Abstract

ABSTRACT For ten months in 2012, as part of ethnographic research, I wrestled in lucha libre events alongside Bolivian women known as the Cholitas Luchadoras. These wrestlers are costumed as ‘cholas,’ wearing pollera skirts closely associated with market vendors and indigenous women . Audience members debate whether they are authentic representations of indigenous women or essentialized racial characterizations. Regardless, the luchadoras have become popular locally and garnered international media attention. While my subjectivity is quite different from theirs,I argue that the exposure and risks of wrestling contributed to a form of ‘embodied solidarity’ among us. We both engaged in essentialization of our wrestling characters along gendered and racial lines, to attract audiences and advance our own aims.
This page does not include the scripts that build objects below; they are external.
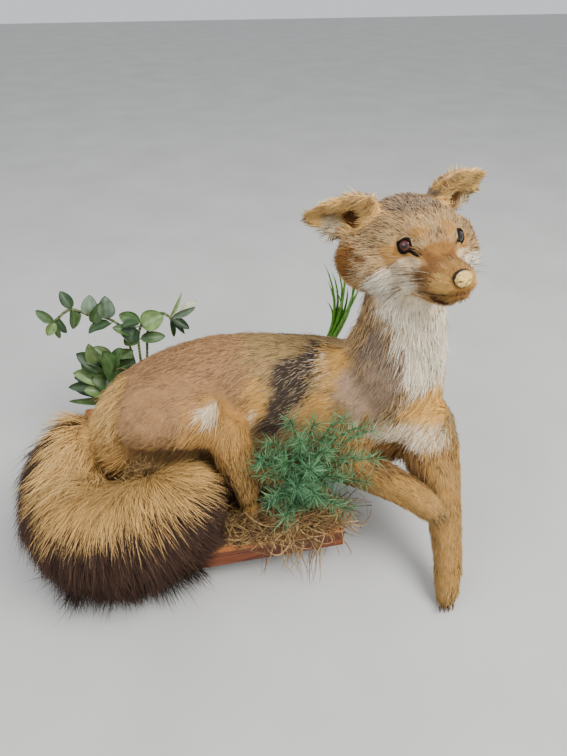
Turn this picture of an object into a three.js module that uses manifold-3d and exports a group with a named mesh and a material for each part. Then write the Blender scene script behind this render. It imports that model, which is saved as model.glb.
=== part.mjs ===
/**
 * Taxidermy mount of a small grey fox, life size, in millimetres with +Z up.
 *
 * The fox lies along the length of a stained board (+X), rump at the left end, neck upright at the
 * right end and face turned to the front (-Y). The left foreleg hangs over the end of the board, the
 * tail is wrapped round the haunch, and the board carries dried grass, a fern and eucalyptus sprays.
 * The origin is the middle of the underside of the plinth, which stands on the table.
 *
 * Every form of flesh is a loft: an oval section carried along a smooth curve through a few stations.
 * The outline of the solids is that of the tips of the coat.
 */
import * as THREE from 'three';
import { mergeVertices } from 'three/addons/utils/BufferGeometryUtils.js';
import Module from 'manifold-3d';

const wasm = await Module();
wasm.setup();

// ---- Driving dimensions ----------------------------------------------------------------------

const BOARD = { length: 270, depth: 236, thickness: 28, underside: 28, bevel: 3 };
const PLINTH = { length: 226, depth: 190 };
const GAP = 0.35; // clearance between pieces that touch
const BOARD_TOP = BOARD.underside + BOARD.thickness;
const BIG = 1000; // reach of the blocks that cut the flesh into its parts

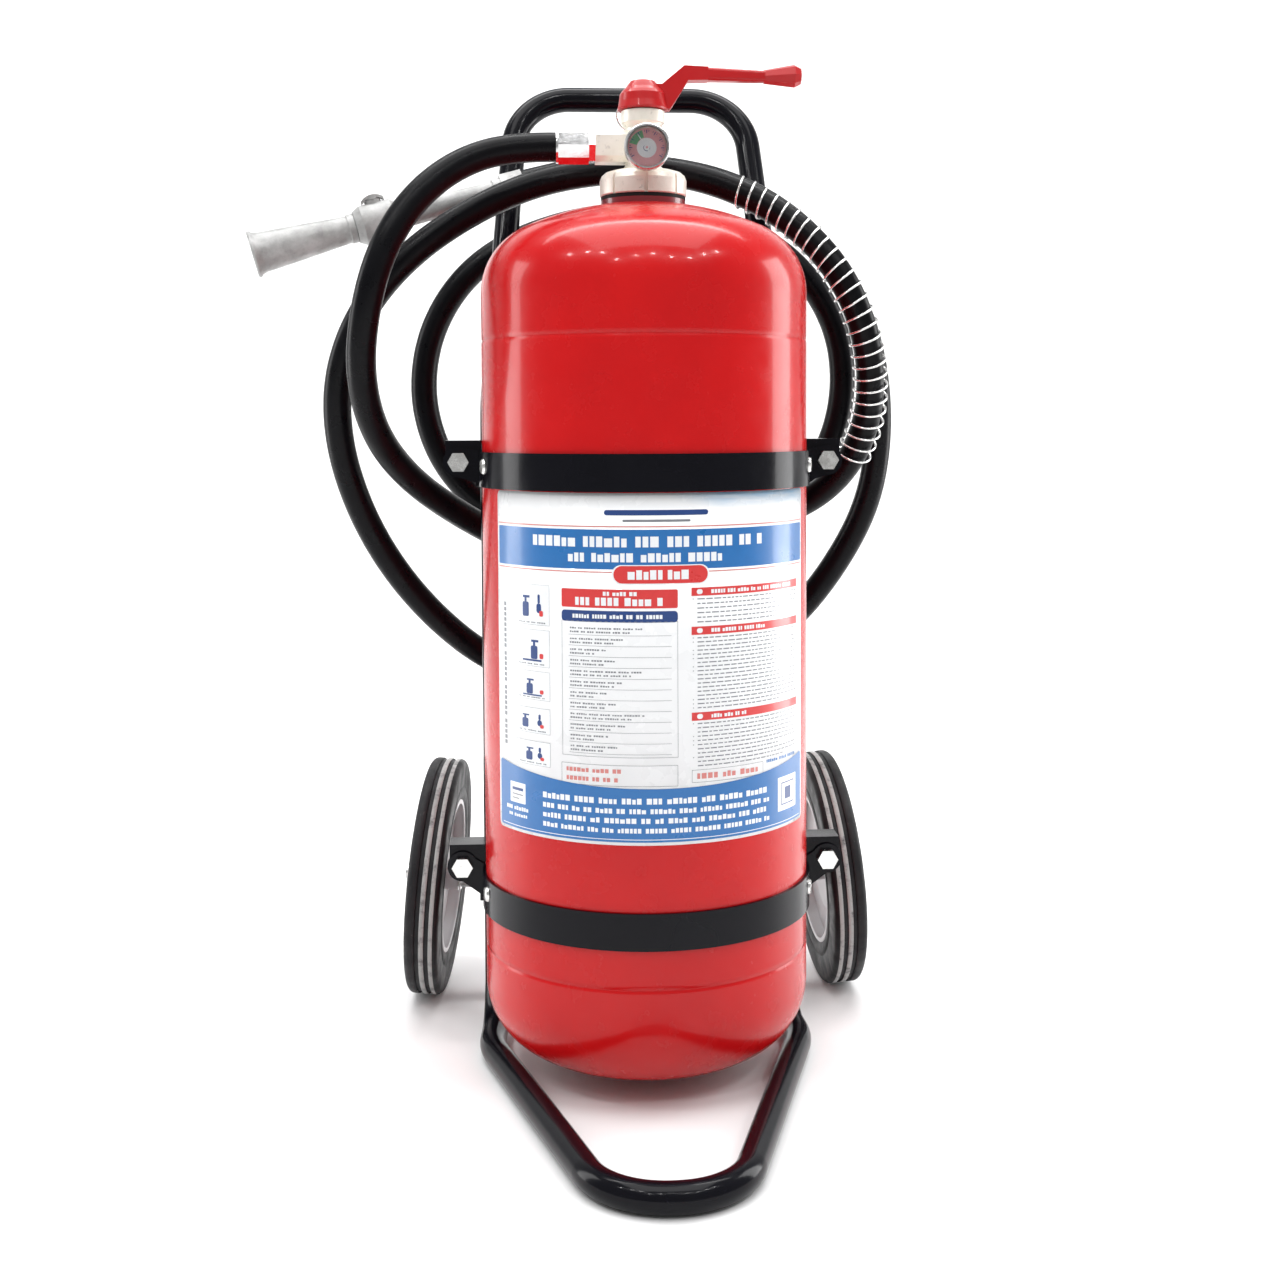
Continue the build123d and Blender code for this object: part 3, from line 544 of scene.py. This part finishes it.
def pictogram(art, top, bottom, kind):
    """A small framed picture of a bottle, a pin, a hose or a flame."""
    left, right = -52.4, -36.8
    art.shape(left, right, bottom, top, "white", 1, 1.2)
    art.frame(left, right, bottom, top, "grey", 0.22, 2)
    mid = (left + right) / 2
    height = top - bottom
    tilt = (-2.6, 1.2, -1.0, -3.2, -1.4)[kind]
    base = bottom + height * 0.20
    art.shape(mid + tilt - 1.5, mid + tilt + 1.5, base, base + height * 0.36, "navy", 3, 1.6)
    art.shape(mid + tilt - 0.5, mid + tilt + 0.5, base + height * 0.34, base + height * 0.46, "navy", 3)
    art.shape(mid + tilt - 1.3, mid + tilt + 1.9, base + height * 0.46, base + height * 0.52, "navy", 3)
    if kind in (0, 3, 4):
        art.shape(mid + 2.4, mid + 4.4, base + height * 0.10, base + height * 0.34, "navy", 3, 2.4)
        art.shape(mid + 2.9, mid + 3.9, base + height * 0.34, base + height * 0.56, "navy", 3, 1.2)
    else:
        art.shape(mid - 4.2, mid + 4.4, base - height * 0.06, base - height * 0.01, "navy", 3)
    art.shape(mid + 3.6, mid + 5.2, base + height * 0.02, base + height * 0.16, "red", 4, 1.2)
    art.words(left + 1.6, right - 1.6, bottom + 1.6, bottom + 2.6, "grey", 3, 0.6, 0.7, 0.15, 40 + kind)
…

In doing so, both the luchadoras and I risked reinforcing some stereotypes and inequalities in order to challenge assumptions – transforming expectations for indigenous women and bringing performance and embodied knowledge more centrally into anthropological discussion. We both used essentialized performances in (hopeful) service of transformative politics. In centering attention on the body, I argue that solidarity in risk and exposure may at times outweigh global inequalities, momentarily reverse or equalize power dynamics, and provide a space in which ethnographic understanding may subvert imperialist histories.